■ Exercise prompt
Please pull out every line that includes the string "from".

■ Data section
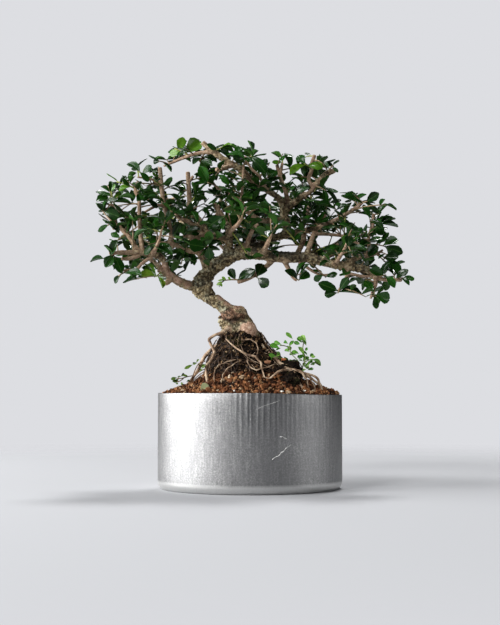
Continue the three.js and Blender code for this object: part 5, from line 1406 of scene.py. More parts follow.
# Where each spray's twig starts and ends, how many leaves fill it up, and its listed leaves:
# foot and tip as seen from the front, and how wide the leaf looks as a share of its length.
SPRAYS = {
    "left_point": ([-146, 258, -44], [-161, 252, -50], 1, [
        [-161, 253, -177, 251, 0.25], [-148, 254, -160, 243, 0.6], [-147, 250, -140, 240, 0.4],
        [-156, 259, -147, 271, 0.5]]),
    "left_low": ([-133, 239, -38], [-145, 233, -50], 0, [
        [-141, 239, -150, 225, 0.45], [-134, 239, -120, 234, 0.4], [-140, 240, -150, 248, 0.4]]),
    "left_light": ([-96, 238, -18], [-104, 232, -26], 0, [
        [-101, 232, -115, 245, 0.6], [-99, 232, -96, 220, 0.25], [-103, 232, -122, 236, 0.4]]),
    "left_bend": ([-152, 294, -31], [-157, 289, -38], 1, [
        [-155, 292, -169, 283, 0.45], [-154, 291, -145, 281, 0.4]]),
    "left_fork": ([-137, 279, -33], [-147, 272, -40], 1, [
        [-143, 278, -154, 281, 0.5], [-145, 274, -154, 268, 0.5], [-140, 275, -133, 263, 0.4]]),
    "left_shoulder": ([-158, 299, -30], [-164, 307, -34], 1, [
        [-162, 303, -170, 313, 0.4], [-161, 306, -145, 299, 0.6]]),
    "left_shoot": ([-150, 311, -32], [-154, 327, -34], 0, [
        [-154, 316, -170, 317, 0.25], [-154, 321, -169, 328, 0.35], [-151, 321, -141, 323, 0.5],
        [-154, 326, -150, 335, 0.3], [-150, 314, -131, 316, 0.25]]),
    "upright_one_top": ([-127, 330, -30], [-148, 338, -34], 0, [
        [-132, 331, -146, 329, 0.45], [-128, 332, -141, 341, 0.4], [-146, 338, -158, 348, 0.15]]),
    "upright_one": ([-123, 317, -30], [-112, 318, -40], 2, [
        [-121, 316, -101, 312, 0.35], [-120, 319, -103, 322, 0.3]]),
    "upright_one_low": ([-122, 295, -32], [-138, 298, -48], 4, []),
    "upright_two_top": ([-110, 341, -27], [-124, 349, -32], 0, [
        [-121, 347, -136, 360, 0.4], [-120, 346, -110, 356, 0.5], [-124, 346, -112, 341, 0.4]]),
    "arch_tip": ([-90, 357, 5], [-101, 361, -6], 0, [
        [-99, 354, -108, 360, 0.6], [-99, 358, -112, 368, 0.2], [-93, 358, -87, 349, 0.3]]),
    "arch_top": ([-68, 367, -3], [-84, 375, -4], 0, [
        [-72, 370, -55, 385, 0.7], [-79, 373, -75, 387, 0.7], [-78, 370, -90, 369, 0.6]]),
    "apex": ([-40, 371, -13], [-30, 377, -14], 1, [
        [-37, 372, -44, 380, 0.4], [-32, 375, -20, 379, 0.3], [-36, 372, -20, 365, 0.4]]),
    "apex_under": ([-50, 370, -9], [-56, 360, -14], 2, [
        [-52, 366, -64, 358, 0.45], [-54, 362, -42, 356, 0.5]]),
    "top_middle": ([-8, 355, -24], [4, 372, -30], 1, [
        [-6, 362, -24, 371, 0.3], [-8, 358, -18, 366, 0.5], [0, 367, 14, 361, 0.3],
        [2, 363, 18, 354, 0.4], [4, 371, -2, 384, 0.2]]),
    "top_front": ([-30, 353, -22], [-38, 345, -40], 3, []),
    "ridge": ([12, 333, -4], [22, 346, -14], 2, [
        [16, 339, 30, 352, 0.5]]),
    "stub_tip": ([35, 353, 5], [37, 366, 4], 0, [
        [36, 362, 24, 371, 0.25], [36, 360, 25, 360, 0.45], [37, 357, 48, 355, 0.3]]),
    "stub_side": ([34, 340, 7], [26, 344, -6], 2, [
        [28, 343, 12, 350, 0.5]]),
    "tall_stub": ([68, 352, 11], [60, 358, 2], 0, [
        [62, 357, 53, 369, 0.7], [64, 354, 44, 348, 0.35], [66, 352, 80, 357, 0.5]]),
    "wedge": ([84, 346, 13], [92, 356, 10], 0, [
        [88, 352, 78, 360, 0.4], [90, 354, 98, 351, 0.3], [92, 356, 98, 363, 0.3]]),
    "wedge_under": ([72, 333, 10], [84, 328, 2], 1, [
        [76, 332, 98, 328, 0.25], [78, 330, 84, 316, 0.4], [82, 329, 102, 315, 0.25]]),
    "high_cut": ([121, 312, -13], [130, 316, -20], 1, [
        [122, 314, 103, 322, 0.4], [127, 316, 143, 325, 0.6], [126, 313, 144, 304, 0.35]]),
    "high_shoot": ([111, 305, -9], [150, 312, -40], 0, [
        [150, 312, 163, 308, 0.25], [140, 311, 148, 318, 0.3]]),
    "right_upright": ([136, 291, -6], [144, 291, -10], 1, [
        [142, 291, 161, 297, 0.3], [144, 290, 164, 288, 0.25], [140, 291, 142, 305, 0.45],
        [139, 289, 146, 279, 0.6]]),
    "right_mid": ([132, 268, -11], [148, 266, -16], 1, [
        [146, 266, 164, 275, 0.5], [147, 264, 169, 259, 0.5], [138, 270, 154, 275, 0.3],
        [140, 266, 132, 257, 0.5]]),
    "right_fork": ([140, 258, -16], [150, 252, -24], 0, [
        [146, 255, 164, 254, 0.6], [149, 252, 167, 234, 0.4]]),
    "right_tip": ([156, 228, -28], [169, 231, -32], 0, [
        [168, 231, 182, 231, 0.4], [166, 230, 176, 224, 0.4], [160, 230, 172, 241, 0.4]]),
    "right_end": ([142, 231, -28], [150, 234, -40], 1, [
        [144, 233, 132, 240, 0.5], [148, 233, 160, 221, 0.5]]),
    "right_hanging": ([137, 219, -30], [137, 211, -38], 0, [
        [137, 214, 155, 207, 0.7], [138, 211, 140, 197, 0.45], [137, 217, 127, 229, 0.5]]),
    "under_limb": ([100, 220, -32], [97, 214, -38], 0, [
        [98, 216, 124, 216, 0.35], [98, 217, 78, 226, 0.5], [97, 215, 82, 212, 0.55],
        [100, 219, 108, 231, 0.5]]),
    "under_limb_left": ([49, 230, -25], [54, 228, -32], 0, [
        [53, 229, 64, 238, 0.8], [51, 230, 40, 240, 0.4]]),
    "under_twig": ([60, 252, -22], [84, 231, -18], 0, [
        [80, 233, 70, 228, 0.6], [83, 232, 96, 236, 0.45], [80, 234, 70, 243, 0.4]]),
    "hanging_left": ([-8, 228, -19], [-28, 228, -26], 0, [
        [-14, 229, -23, 241, 0.6], [-12, 229, 2, 241, 0.45], [-27, 228, -36, 223, 0.25]]),
    "hanging_right": ([4, 233, -18], [8, 231, -26], 0, [
        [6, 232, 15, 248, 0.75], [8, 231, 20, 222, 0.75]]),
    "star_left": ([-76, 297, -16], [-88, 305, -38], 4, []),
    "star_front": ([-52, 282, -15], [-58, 292, -44], 4, []),
    "centre_front": ([-26, 294, -13], [-28, 300, -38], 2, [
        [-31, 297, -9, 291, 0.6], [-27, 298, -47, 288, 0.65]]),
    "centre_low": ([-58, 259, -11], [-46, 266, -34], 1, [
        [-42, 268, -44, 251, 0.7], [-54, 262, -67, 268, 0.7], [-50, 264, -36, 272, 0.4]]),
    "left_inner": ([-99, 269, -24], [-112, 268, -46], 2, [
        [-120, 262, -102, 277, 0.65], [-104, 268, -86, 257, 0.4]]),
    "left_under": ([-72, 263, -17], [-76, 246, -34], 4, []),
    "centre_high": ([-34, 330, -20], [-47, 337, -35], 2, [
        [-38, 332, -64, 340, 0.35], [-44, 339, -56, 355, 0.55]]),
    "centre": ([-9, 322, -21], [-18, 328, -46], 4, []),
    "front_centre": ([-10, 295, -58], [-6, 306, -78], 4, []),
    "front_right": ([22, 276, -60], [30, 290, -82], 4, []),
    "front_far_right": ([107, 270, -67], [112, 284, -84], 4, []),
    "front_left": ([-98, 282, -68], [-94, 294, -84], 4, []),
    "back_left": ([-86, 309, 81], [-96, 326, 96], 5, []),
    "back_centre": ([3, 324, 85], [-2, 342, 98], 5, []),
    "back_right": ([106, 278, 80], [116, 292, 98], 5, []),
    "back_far_left": ([-128, 273, 51], [-140, 288, 66], 5, []),
    "back_high_right": ([66, 315, 70], [70, 334, 84], 5, []),
}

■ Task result
Continue the three.js and Blender code for this object: part 5, from line 1406 of scene.py. More parts follow.
# foot and tip as seen from the front, and how wide the leaf looks as a share of its length.